The problem: Count each line below that has "slide" anywhere in it. Answer with the total alone.

Supplied records:
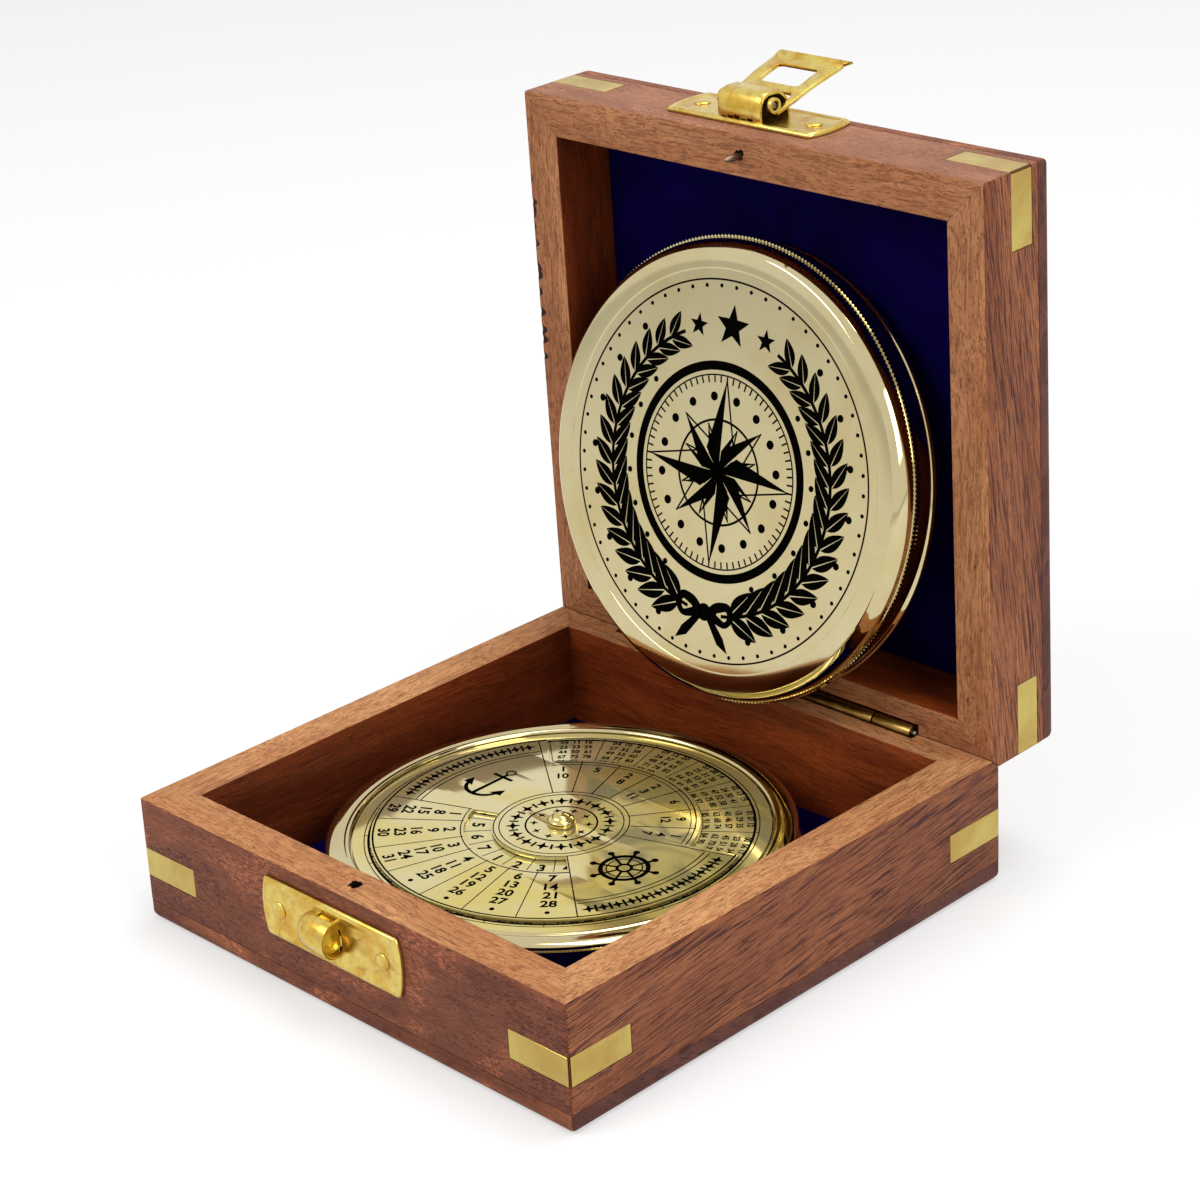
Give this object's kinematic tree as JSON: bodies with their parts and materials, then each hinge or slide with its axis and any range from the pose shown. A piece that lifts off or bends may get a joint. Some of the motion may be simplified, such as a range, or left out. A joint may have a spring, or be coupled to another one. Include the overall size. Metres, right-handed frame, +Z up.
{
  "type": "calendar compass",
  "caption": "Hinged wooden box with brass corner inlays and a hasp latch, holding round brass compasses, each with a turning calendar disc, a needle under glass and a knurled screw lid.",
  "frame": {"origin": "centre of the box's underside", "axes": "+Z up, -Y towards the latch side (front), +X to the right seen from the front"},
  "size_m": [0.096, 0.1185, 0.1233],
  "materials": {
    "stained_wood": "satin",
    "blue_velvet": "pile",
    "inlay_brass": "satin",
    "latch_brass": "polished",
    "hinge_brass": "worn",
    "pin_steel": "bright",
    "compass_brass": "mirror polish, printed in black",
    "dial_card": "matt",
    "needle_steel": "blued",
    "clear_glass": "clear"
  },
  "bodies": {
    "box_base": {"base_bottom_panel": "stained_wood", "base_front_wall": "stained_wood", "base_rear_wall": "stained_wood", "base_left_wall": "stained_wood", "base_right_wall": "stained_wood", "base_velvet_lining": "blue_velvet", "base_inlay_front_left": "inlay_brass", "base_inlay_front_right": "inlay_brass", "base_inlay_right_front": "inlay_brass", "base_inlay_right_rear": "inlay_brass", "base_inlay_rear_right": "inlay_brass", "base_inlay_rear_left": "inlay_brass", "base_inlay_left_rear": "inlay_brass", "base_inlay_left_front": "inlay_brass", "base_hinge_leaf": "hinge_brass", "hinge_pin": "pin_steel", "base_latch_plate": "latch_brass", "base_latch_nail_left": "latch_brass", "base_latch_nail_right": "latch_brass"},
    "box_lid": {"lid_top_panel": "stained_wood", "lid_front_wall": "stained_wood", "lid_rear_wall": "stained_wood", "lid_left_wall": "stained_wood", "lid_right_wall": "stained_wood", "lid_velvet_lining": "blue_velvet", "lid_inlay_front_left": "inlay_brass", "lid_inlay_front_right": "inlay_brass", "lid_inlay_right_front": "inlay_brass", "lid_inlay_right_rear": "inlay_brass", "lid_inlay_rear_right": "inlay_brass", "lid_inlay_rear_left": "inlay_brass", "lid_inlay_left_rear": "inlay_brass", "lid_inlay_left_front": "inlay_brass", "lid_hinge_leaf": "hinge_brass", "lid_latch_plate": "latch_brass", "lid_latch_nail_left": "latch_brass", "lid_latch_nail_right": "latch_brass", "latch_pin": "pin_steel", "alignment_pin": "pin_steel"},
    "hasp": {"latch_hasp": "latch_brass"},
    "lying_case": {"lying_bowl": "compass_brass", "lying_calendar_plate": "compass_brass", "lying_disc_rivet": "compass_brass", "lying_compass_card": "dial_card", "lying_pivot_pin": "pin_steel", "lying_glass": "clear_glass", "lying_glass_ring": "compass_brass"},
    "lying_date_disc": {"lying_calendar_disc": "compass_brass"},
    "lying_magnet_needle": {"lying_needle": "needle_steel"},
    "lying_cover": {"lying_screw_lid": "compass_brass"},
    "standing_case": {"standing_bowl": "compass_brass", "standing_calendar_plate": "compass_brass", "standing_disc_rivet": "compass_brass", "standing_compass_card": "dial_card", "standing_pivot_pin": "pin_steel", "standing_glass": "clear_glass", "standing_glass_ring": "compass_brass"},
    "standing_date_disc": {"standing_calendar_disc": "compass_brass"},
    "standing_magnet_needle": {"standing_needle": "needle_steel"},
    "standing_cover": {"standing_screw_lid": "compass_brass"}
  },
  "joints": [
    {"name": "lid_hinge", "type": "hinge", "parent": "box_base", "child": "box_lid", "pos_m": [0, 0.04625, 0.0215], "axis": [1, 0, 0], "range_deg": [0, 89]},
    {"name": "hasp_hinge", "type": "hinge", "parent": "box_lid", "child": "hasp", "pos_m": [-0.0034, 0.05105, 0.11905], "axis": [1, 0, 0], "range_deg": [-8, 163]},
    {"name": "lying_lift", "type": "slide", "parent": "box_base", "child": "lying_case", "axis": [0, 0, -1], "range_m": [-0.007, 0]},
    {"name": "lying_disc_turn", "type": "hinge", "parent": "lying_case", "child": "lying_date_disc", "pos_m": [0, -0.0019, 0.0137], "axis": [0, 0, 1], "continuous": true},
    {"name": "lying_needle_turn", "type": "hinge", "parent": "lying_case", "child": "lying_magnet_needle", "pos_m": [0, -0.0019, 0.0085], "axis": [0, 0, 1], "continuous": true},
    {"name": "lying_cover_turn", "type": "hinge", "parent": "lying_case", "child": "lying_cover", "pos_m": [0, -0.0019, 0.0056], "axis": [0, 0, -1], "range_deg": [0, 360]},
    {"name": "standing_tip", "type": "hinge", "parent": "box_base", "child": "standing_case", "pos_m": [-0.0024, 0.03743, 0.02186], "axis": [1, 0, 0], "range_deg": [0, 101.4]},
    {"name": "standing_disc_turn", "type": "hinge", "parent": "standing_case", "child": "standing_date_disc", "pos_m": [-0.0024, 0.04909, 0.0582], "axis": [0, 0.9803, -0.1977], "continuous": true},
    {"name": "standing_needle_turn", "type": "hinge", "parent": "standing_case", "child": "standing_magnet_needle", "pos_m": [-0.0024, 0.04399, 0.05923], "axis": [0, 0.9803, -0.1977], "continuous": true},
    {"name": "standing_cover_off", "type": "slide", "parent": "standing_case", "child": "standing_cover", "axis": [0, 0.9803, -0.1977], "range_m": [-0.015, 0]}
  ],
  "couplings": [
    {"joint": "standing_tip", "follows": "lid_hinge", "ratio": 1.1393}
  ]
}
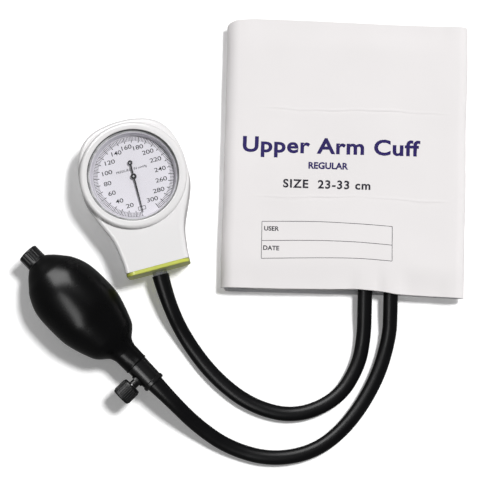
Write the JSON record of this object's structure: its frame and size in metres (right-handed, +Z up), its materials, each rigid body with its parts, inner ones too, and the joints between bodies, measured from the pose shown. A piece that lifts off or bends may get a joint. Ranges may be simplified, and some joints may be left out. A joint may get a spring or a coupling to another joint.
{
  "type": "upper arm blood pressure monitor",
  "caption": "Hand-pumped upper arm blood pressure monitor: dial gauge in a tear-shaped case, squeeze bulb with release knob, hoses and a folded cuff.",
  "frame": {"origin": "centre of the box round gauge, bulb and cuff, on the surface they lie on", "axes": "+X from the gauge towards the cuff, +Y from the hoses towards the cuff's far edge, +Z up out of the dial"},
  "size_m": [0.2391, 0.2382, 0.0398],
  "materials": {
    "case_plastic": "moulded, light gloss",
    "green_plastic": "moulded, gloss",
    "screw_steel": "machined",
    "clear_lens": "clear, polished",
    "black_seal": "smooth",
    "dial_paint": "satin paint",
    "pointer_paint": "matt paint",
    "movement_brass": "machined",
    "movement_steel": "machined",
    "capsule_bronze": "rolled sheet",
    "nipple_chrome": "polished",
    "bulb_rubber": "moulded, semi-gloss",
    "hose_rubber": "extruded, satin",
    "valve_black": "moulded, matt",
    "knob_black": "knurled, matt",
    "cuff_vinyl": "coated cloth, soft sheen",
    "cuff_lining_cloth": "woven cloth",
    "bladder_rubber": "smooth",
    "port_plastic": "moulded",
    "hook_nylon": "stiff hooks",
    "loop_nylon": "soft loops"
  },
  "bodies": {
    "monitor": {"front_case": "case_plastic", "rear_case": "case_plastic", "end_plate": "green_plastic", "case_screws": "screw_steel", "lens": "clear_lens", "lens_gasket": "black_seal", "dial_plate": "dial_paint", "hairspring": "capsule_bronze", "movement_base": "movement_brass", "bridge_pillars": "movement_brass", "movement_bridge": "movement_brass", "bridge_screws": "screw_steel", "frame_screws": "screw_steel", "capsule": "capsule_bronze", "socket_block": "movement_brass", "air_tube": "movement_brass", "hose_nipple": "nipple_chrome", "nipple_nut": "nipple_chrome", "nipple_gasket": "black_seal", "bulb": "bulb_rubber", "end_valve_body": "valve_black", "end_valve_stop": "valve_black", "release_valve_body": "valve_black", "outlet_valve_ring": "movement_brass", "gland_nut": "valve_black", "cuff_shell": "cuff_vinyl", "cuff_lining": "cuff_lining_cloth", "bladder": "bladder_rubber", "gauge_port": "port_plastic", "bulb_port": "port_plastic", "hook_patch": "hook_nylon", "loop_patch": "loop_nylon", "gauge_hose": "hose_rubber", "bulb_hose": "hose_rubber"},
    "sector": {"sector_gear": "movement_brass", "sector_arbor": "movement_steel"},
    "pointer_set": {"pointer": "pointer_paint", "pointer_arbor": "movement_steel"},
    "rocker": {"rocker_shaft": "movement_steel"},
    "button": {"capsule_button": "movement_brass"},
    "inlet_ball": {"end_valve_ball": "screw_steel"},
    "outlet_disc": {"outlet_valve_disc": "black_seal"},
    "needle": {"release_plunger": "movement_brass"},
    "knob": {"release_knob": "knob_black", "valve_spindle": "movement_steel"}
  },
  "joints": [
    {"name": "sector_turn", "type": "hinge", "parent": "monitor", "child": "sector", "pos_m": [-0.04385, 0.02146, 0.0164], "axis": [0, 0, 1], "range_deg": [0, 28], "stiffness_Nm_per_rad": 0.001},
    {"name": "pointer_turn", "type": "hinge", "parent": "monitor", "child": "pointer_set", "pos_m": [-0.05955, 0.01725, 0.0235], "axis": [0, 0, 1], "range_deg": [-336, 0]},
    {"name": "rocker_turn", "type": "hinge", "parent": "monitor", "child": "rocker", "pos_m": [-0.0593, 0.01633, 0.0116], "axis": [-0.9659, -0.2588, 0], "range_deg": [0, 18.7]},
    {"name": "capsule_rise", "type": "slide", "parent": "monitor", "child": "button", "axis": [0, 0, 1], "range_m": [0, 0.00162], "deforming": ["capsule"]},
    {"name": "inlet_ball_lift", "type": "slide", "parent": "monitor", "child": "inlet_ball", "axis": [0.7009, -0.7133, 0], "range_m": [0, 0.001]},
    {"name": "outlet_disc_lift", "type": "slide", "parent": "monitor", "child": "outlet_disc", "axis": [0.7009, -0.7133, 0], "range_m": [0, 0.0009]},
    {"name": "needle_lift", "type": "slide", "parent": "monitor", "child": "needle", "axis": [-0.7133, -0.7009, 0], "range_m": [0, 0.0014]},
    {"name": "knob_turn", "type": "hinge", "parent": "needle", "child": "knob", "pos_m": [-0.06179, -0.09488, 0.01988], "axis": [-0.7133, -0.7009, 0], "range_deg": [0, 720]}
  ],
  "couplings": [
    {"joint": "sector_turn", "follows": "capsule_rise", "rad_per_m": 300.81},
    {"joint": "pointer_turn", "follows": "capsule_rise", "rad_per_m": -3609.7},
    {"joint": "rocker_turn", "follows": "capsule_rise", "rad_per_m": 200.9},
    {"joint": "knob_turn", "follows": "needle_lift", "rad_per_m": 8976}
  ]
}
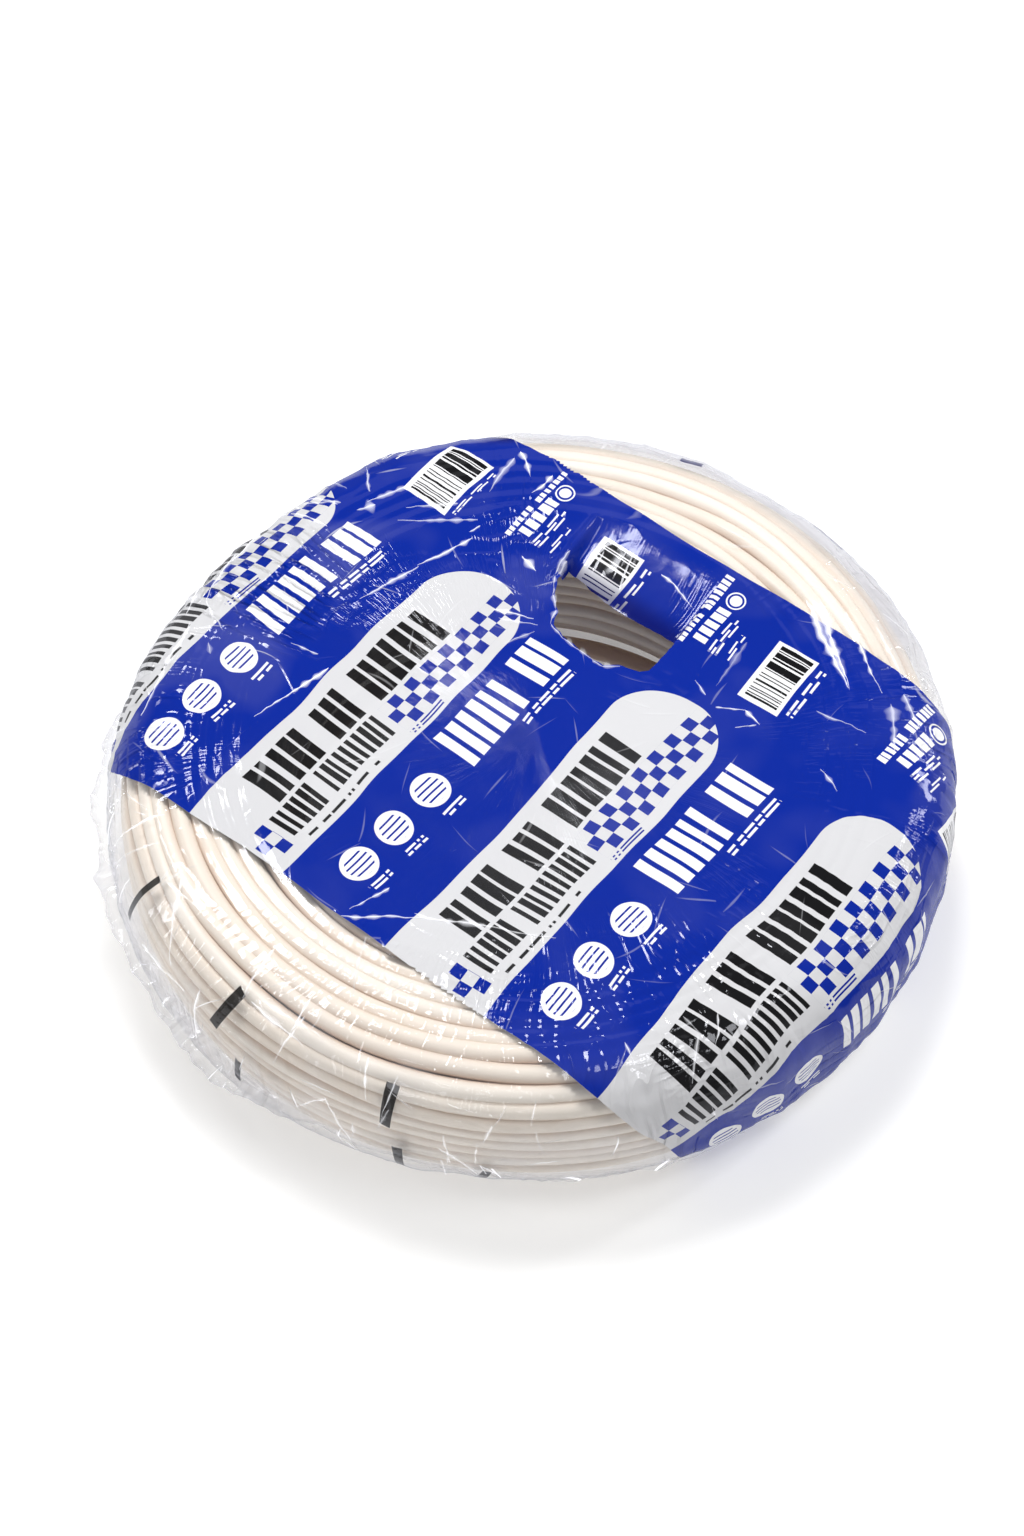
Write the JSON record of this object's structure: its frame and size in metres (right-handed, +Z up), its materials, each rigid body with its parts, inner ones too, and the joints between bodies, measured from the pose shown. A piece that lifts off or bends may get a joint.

Full response: 7